Fears of a second wave of Covid-19 infections are mounting as infection rates across the country keep on climbing.

In the Western Cape, new infections during the first week of December increased from 9 683 to 15 423 – an increase of 59.2%. In the Overberg district the numbers increased from 244 to 428, representing an increase of 75.4%, while in the Overstrand infections rose from 60 to 98 (63.3%).

Western Cape Premier Alan Winde said in a press release last week that the Overberg is seeing increases in all sub-districts. “Towns in the Overberg which are of concern are Swellendam, Cape Agulhas, Villiersdorp, Caledon, Bergsig and Grabouw. As we have seen during the first wave of infections, once community transmission is established within communities, the situation can quickly deteriorate if not brought under control soon,” he said.

Wilma Kamfer, Overberg District Director for the Department of Health, said we have seen a marked rise in active cases, and it is concerning. “Now is the time to assess our behaviour and our adherence to the lockdown rules. If we remain vigilant and follow the guidelines, we could still enjoy our festive season, but this onus is on each one of us,” she said. 

“Reports from local surveillance teams indicate that attendance at a funeral, going to shopping centres and non-adherence to quarantine and isolation have led to quite a few people testing positive. We call on the citizens of each of these subdistricts and as a collective to do their part so we can bring the situation under control again. We all have a role to play through our own actions.

“As we enter summer and the traditional holiday season, there is a need to socialise and see other people. Ensure you connect safely with others and stay as safe as possible when leaving your house by avoiding possible super-spreader events. When going out, always wear your mask and avoid crowded places, close-contact settings, and confined enclosed spaces with poor ventilation.

“Do not become complacent. Even when you feel safe between friends and family, you should continue to wear your mask and maintain a distance of at least 1.5 m from other people,” Kamfer said.

Last week Premier Winde said the provincial government is opposed to any blunt instrument, like a lockdown, being imposed on the province. He said provincial and local governments were considering their own localised interventions and restrictions to slow the spread of Covid-19 in line with their respective powers.

“The Western Cape is against lockdown being imposed on provinces and is in favour of targeted, and local interventions based on scientific evidence.”

He said one of the interventions that was needed was around gatherings, and especially those that take place indoors. The number of people permitted to gather indoors is currently 250; Winde said this was too high and needed to be reconsidered for specific hotspots.

According to him another challenge was limited policing resources, as the province redirects law enforcement teams to enforce regulations while crime continues. “We would also like to see more manpower sent down to local hotspots. In this instance, we need to use law enforcement and this is where national government can help with the deployment of extra police resources.”

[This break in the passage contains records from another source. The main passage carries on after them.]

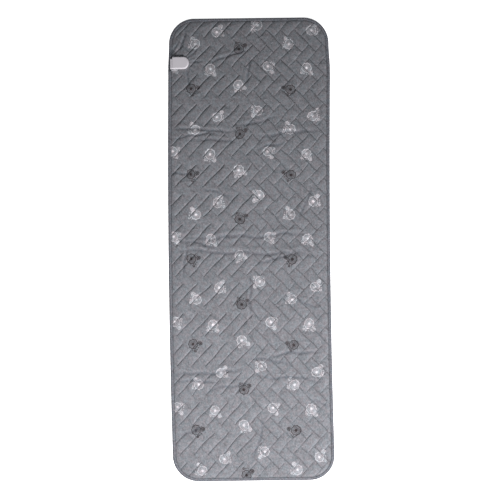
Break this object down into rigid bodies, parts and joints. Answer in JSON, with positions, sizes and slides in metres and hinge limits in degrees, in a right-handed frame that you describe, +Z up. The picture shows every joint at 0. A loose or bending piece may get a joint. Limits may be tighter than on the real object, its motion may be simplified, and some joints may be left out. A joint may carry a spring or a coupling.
{
  "type": "infrared heating mat",
  "caption": "Flat quilted body-length far-infrared heating mat with rounded corners, a bound edge, a socket housing near one corner and fold lines across it.",
  "frame": {"origin": "centre of the underside, on the surface that the mat lies on", "axes": "+X across the mat (the socket housing is on the -X edge), +Y along the mat towards the head end, +Z up through its thickness"},
  "size_m": [0.63, 1.8, 0.0198],
  "materials": {
    "quilted_cover": "matte",
    "wadding": "matte",
    "wire_carrier": "matte",
    "insulation_felt": "matte",
    "backing": "matte",
    "heating_wire": "matte",
    "edge_binding": "matte",
    "housing": "satin",
    "socket_insert": "matte",
    "contact_pin": "satin",
    "crimp_terminal": "satin",
    "terminal_board": "matte",
    "lead_clamp": "matte",
    "screw": "satin",
    "lead_brown": "satin",
    "lead_blue": "satin",
    "lead_white": "satin",
    "thermal_cutout": "satin",
    "splice_sleeve": "matte",
    "sensor_bead": "satin"
  },
  "bodies": {
    "upper_panel": {"quilted_cover_upper": "quilted_cover", "wadding_upper": "wadding", "wire_carrier_upper": "wire_carrier", "insulation_felt_upper": "insulation_felt", "backing_upper": "backing", "heating_wire_upper": "heating_wire", "return_wire_upper": "heating_wire", "edge_binding_upper_left": "edge_binding", "edge_binding_upper_right": "edge_binding"},
    "head_panel": {"quilted_cover_head": "quilted_cover", "wadding_head": "wadding", "wire_carrier_head": "wire_carrier", "insulation_felt_head": "insulation_felt", "backing_head": "backing", "heating_wire_head": "heating_wire", "return_wire_head": "heating_wire", "edge_binding_head": "edge_binding", "connector_base": "housing", "connector_lid": "housing", "socket_insert": "socket_insert", "contact_pin_1": "contact_pin", "contact_pin_2": "contact_pin", "contact_pin_3": "contact_pin", "crimp_terminal_1": "crimp_terminal", "crimp_terminal_2": "crimp_terminal", "crimp_terminal_3": "crimp_terminal", "terminal_board": "terminal_board", "lead_clamp": "lead_clamp", "clamp_screw_1": "screw", "clamp_screw_2": "screw", "housing_screw_1": "screw", "housing_screw_2": "screw", "housing_screw_3": "screw", "housing_screw_4": "screw", "cold_lead_live": "lead_brown", "cold_lead_neutral": "lead_blue", "sensor_lead": "lead_white", "thermal_cutout_live": "thermal_cutout", "splice_sleeve_live": "splice_sleeve", "thermal_cutout_neutral": "thermal_cutout", "splice_sleeve_neutral": "splice_sleeve", "sensor_bead": "sensor_bead"},
    "lower_panel": {"quilted_cover_lower": "quilted_cover", "wadding_lower": "wadding", "wire_carrier_lower": "wire_carrier", "insulation_felt_lower": "insulation_felt", "backing_lower": "backing", "heating_wire_lower": "heating_wire", "return_wire_lower": "heating_wire", "edge_binding_lower_left": "edge_binding", "edge_binding_lower_right": "edge_binding"},
    "foot_panel": {"quilted_cover_foot": "quilted_cover", "wadding_foot": "wadding", "wire_carrier_foot": "wire_carrier", "insulation_felt_foot": "insulation_felt", "backing_foot": "backing", "heating_wire_foot": "heating_wire", "edge_binding_foot": "edge_binding"}
  },
  "joints": [
    {"name": "head_fold", "type": "hinge", "parent": "upper_panel", "child": "head_panel", "pos_m": [0, 0.45, 0.01625], "axis": [1, 0, 0], "range_deg": [0, 180]},
    {"name": "middle_fold", "type": "hinge", "parent": "upper_panel", "child": "lower_panel", "pos_m": [0, 0, 0.02895], "axis": [-1, 0, 0], "range_deg": [0, 180]},
    {"name": "foot_fold", "type": "hinge", "parent": "lower_panel", "child": "foot_panel", "pos_m": [0, -0.45, 0.0124], "axis": [-1, 0, 0], "range_deg": [0, 180]}
  ]
}
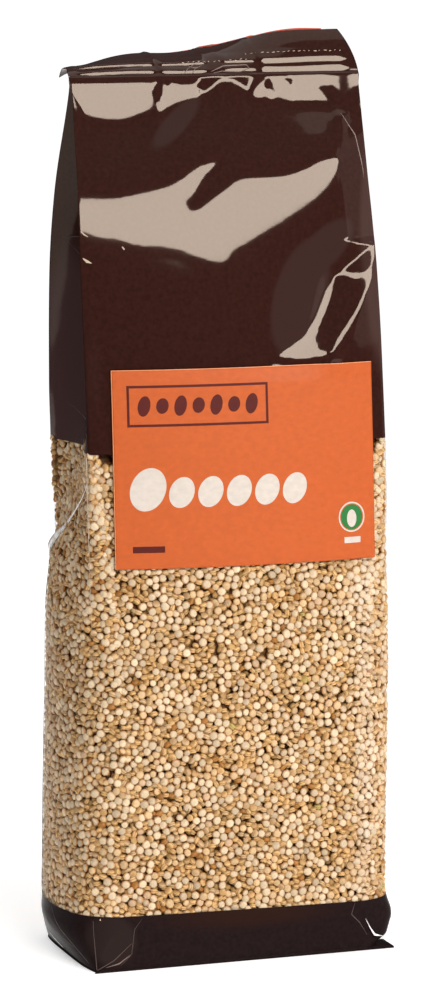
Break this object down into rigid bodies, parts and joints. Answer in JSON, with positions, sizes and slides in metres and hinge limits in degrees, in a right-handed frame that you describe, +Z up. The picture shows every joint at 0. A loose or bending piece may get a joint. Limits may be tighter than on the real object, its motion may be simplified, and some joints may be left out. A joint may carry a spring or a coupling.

While preparations for the holiday season are in full swing across the province, it was reported that more and more tourists, both domestic and international, are making their way to the Western Cape. 

To cope with the expected influx of tourists the Cape Town International Airport has introduced body temperature scanners, Covid-19 monitors who move around the airport helping with compliance, and antigen testing. All international travellers must arrive in the country with a negative PCR test not older than 72 hours. However, if for some reason a person arrives without this test or documentation, they will be taken to an isolation bay, where an antigen test will be administered. The test is quick to perform and results are available within 30 minutes.

Deon Cloete, general manager of Cape Town International Airport said: “We have a number of Covid-19 safety protocols in place which are strictly adhered to. Our aim is to ensure the safety of all airport users including our staff. We have seen a steady increase in passenger movement which is a good sign. We are committed to playing our part in making sure that people safely navigate the airport.”

By following some simple protocols and safety tips you can ensure that you are able to navigate this festive season safely.

  • Do not travel if you feel ill or are experiencing symptoms such as a sore throat, loss of taste or smell, body aches or fever.
  • Always wear your mask whenever travelling – whether you are going through an airport, travelling by bus or in a taxi.
  • While waiting in queues, ensure that there is 1.5 metres of space between you and any other person.
  • Wash or sanitise your hands before boarding a bus, plane or taxi.
  • If traveling by car, bus or taxi, ensure that the windows are open to allow fresh air to circulate.